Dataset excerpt
★ ★ ★

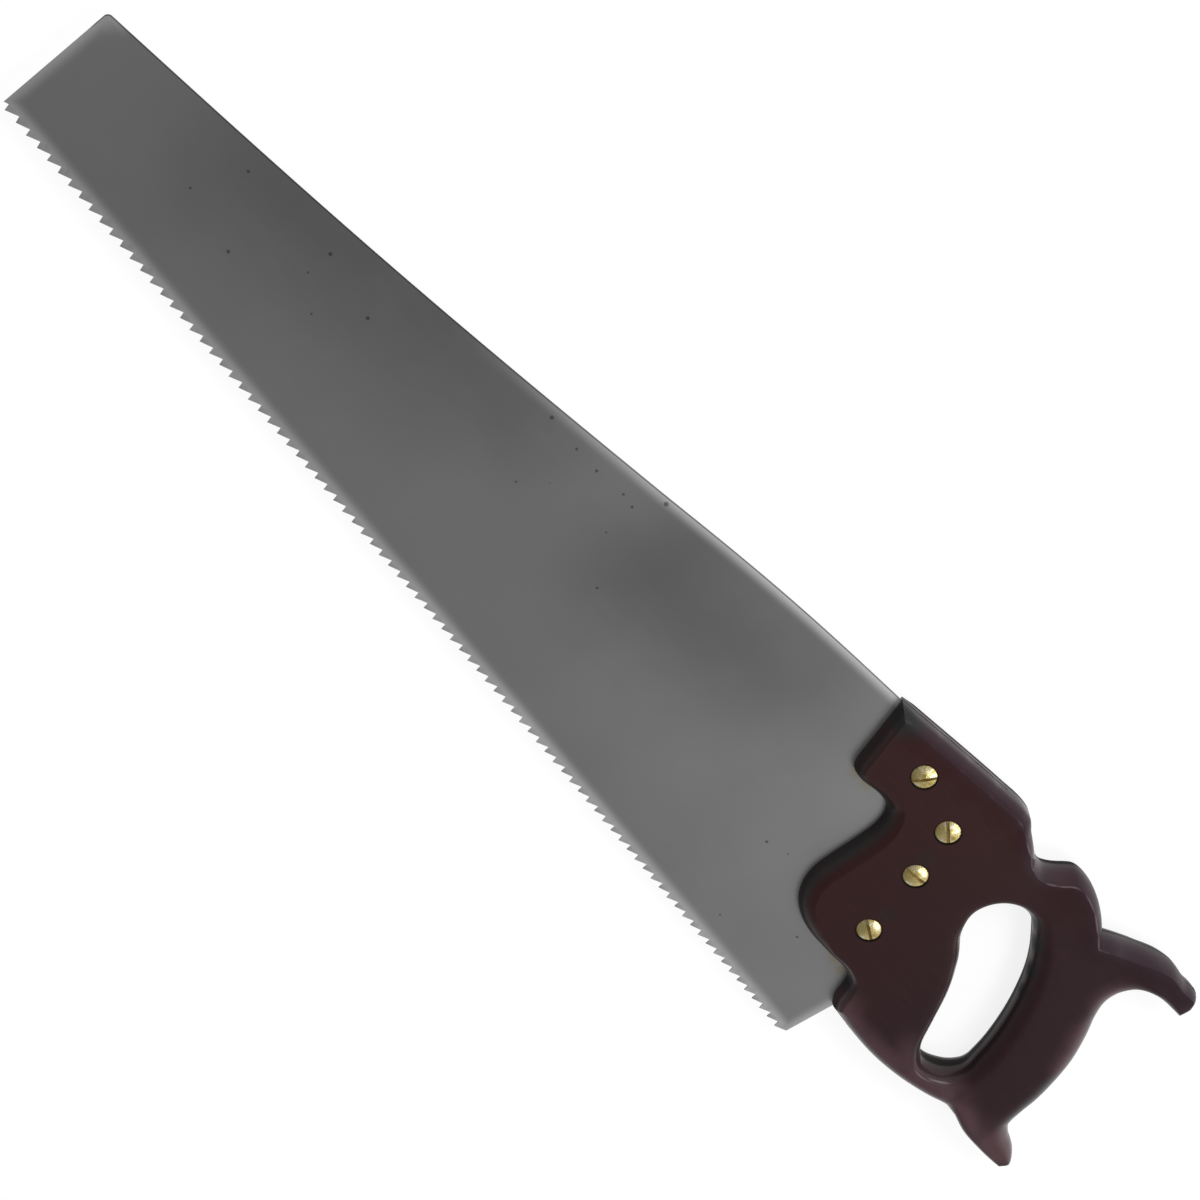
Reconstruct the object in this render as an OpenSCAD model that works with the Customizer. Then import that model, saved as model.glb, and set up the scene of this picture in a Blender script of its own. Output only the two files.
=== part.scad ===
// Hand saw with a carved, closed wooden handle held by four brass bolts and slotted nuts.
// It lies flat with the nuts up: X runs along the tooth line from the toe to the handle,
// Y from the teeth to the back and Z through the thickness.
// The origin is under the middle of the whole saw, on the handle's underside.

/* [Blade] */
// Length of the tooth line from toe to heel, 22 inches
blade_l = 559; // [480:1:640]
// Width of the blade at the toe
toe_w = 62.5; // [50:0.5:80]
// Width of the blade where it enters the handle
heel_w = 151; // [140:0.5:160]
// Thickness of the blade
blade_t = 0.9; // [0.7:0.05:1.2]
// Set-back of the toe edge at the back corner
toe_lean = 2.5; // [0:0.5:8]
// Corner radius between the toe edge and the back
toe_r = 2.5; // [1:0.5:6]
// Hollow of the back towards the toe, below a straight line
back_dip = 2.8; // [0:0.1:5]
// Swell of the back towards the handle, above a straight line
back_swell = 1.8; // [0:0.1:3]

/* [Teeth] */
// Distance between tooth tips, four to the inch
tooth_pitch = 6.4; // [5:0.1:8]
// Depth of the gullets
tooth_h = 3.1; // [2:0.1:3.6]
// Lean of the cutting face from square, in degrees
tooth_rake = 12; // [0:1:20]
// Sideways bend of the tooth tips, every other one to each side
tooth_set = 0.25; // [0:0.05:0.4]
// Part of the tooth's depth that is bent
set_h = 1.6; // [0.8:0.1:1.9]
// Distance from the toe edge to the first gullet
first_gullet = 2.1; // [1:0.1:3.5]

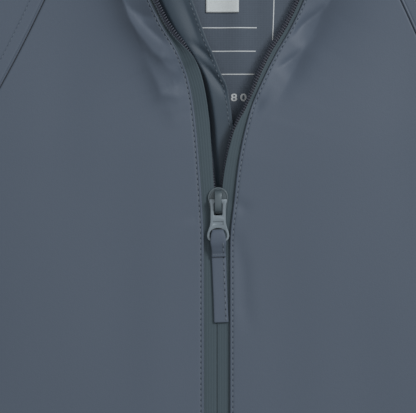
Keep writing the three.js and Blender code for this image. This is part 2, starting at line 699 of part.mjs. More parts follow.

★ ★ ★

_EXERCISE AIM:_ Output each record precisely as given.

_COMPLETED EXERCISE:_
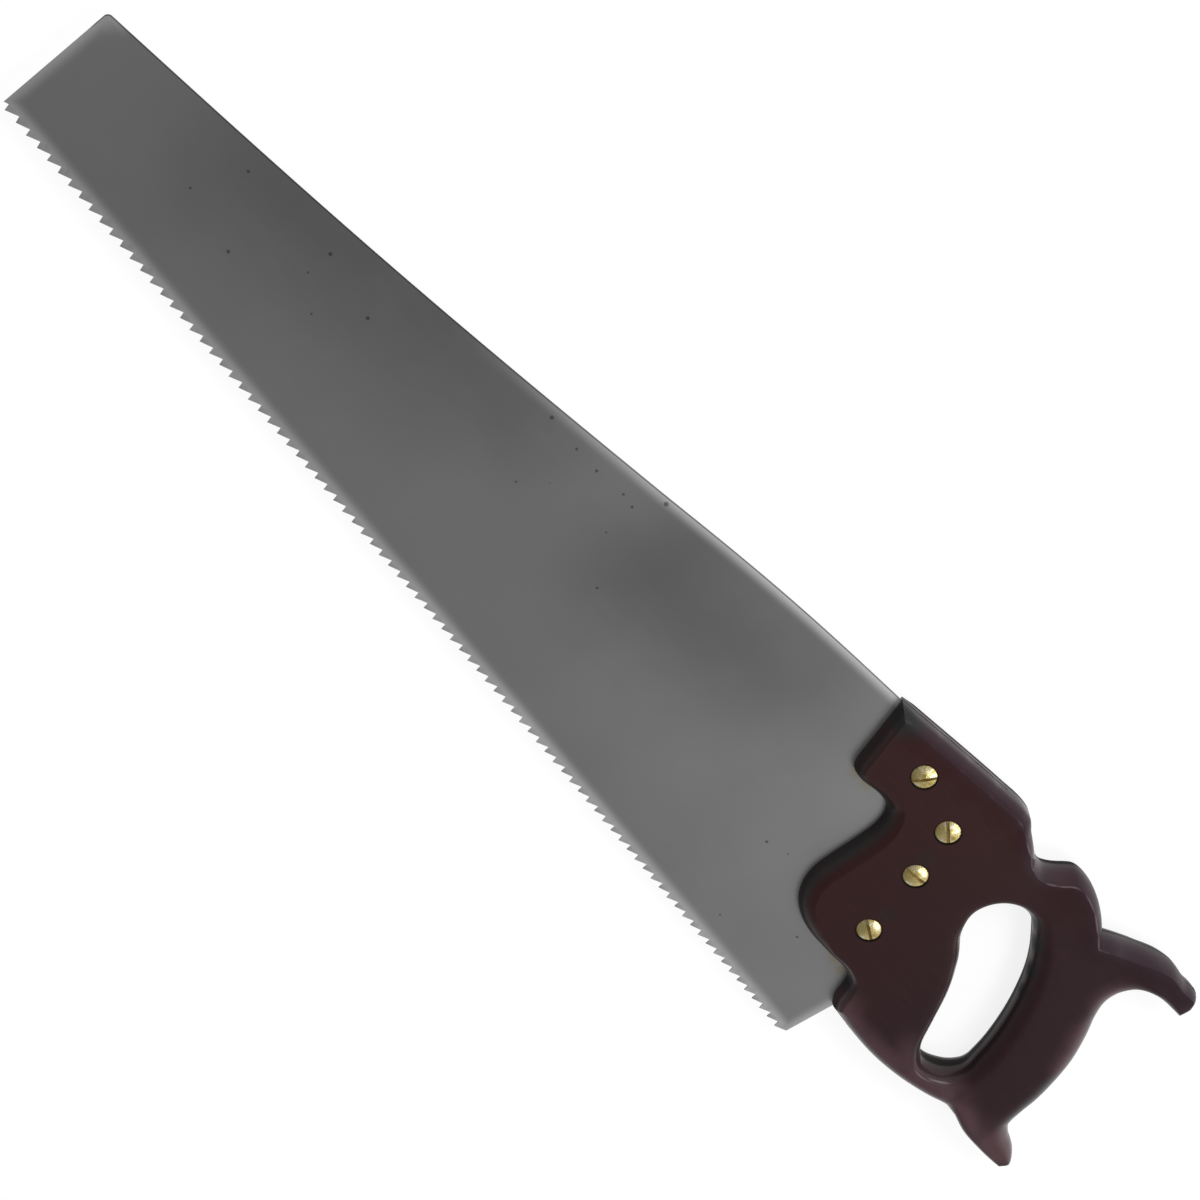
Reconstruct the object in this render as an OpenSCAD model that works with the Customizer. Then import that model, saved as model.glb, and set up the scene of this picture in a Blender script of its own. Output only the two files.
=== part.scad ===
// Hand saw with a carved, closed wooden handle held by four brass bolts and slotted nuts.
// It lies flat with the nuts up: X runs along the tooth line from the toe to the handle,
// Y from the teeth to the back and Z through the thickness.
// The origin is under the middle of the whole saw, on the handle's underside.

/* [Blade] */
// Length of the tooth line from toe to heel, 22 inches
blade_l = 559; // [480:1:640]
// Width of the blade at the toe
toe_w = 62.5; // [50:0.5:80]
// Width of the blade where it enters the handle
heel_w = 151; // [140:0.5:160]
// Thickness of the blade
blade_t = 0.9; // [0.7:0.05:1.2]
// Set-back of the toe edge at the back corner
toe_lean = 2.5; // [0:0.5:8]
// Corner radius between the toe edge and the back
toe_r = 2.5; // [1:0.5:6]
// Hollow of the back towards the toe, below a straight line
back_dip = 2.8; // [0:0.1:5]
// Swell of the back towards the handle, above a straight line
back_swell = 1.8; // [0:0.1:3]

/* [Teeth] */
// Distance between tooth tips, four to the inch
tooth_pitch = 6.4; // [5:0.1:8]
// Depth of the gullets
tooth_h = 3.1; // [2:0.1:3.6]
// Lean of the cutting face from square, in degrees
tooth_rake = 12; // [0:1:20]
// Sideways bend of the tooth tips, every other one to each side
tooth_set = 0.25; // [0:0.05:0.4]
// Part of the tooth's depth that is bent
set_h = 1.6; // [0.8:0.1:1.9]
// Distance from the toe edge to the first gullet
first_gullet = 2.1; // [1:0.1:3.5]

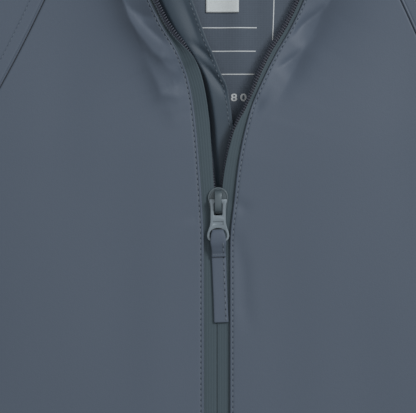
Keep writing the three.js and Blender code for this image. This is part 2, starting at line 699 of part.mjs. More parts follow.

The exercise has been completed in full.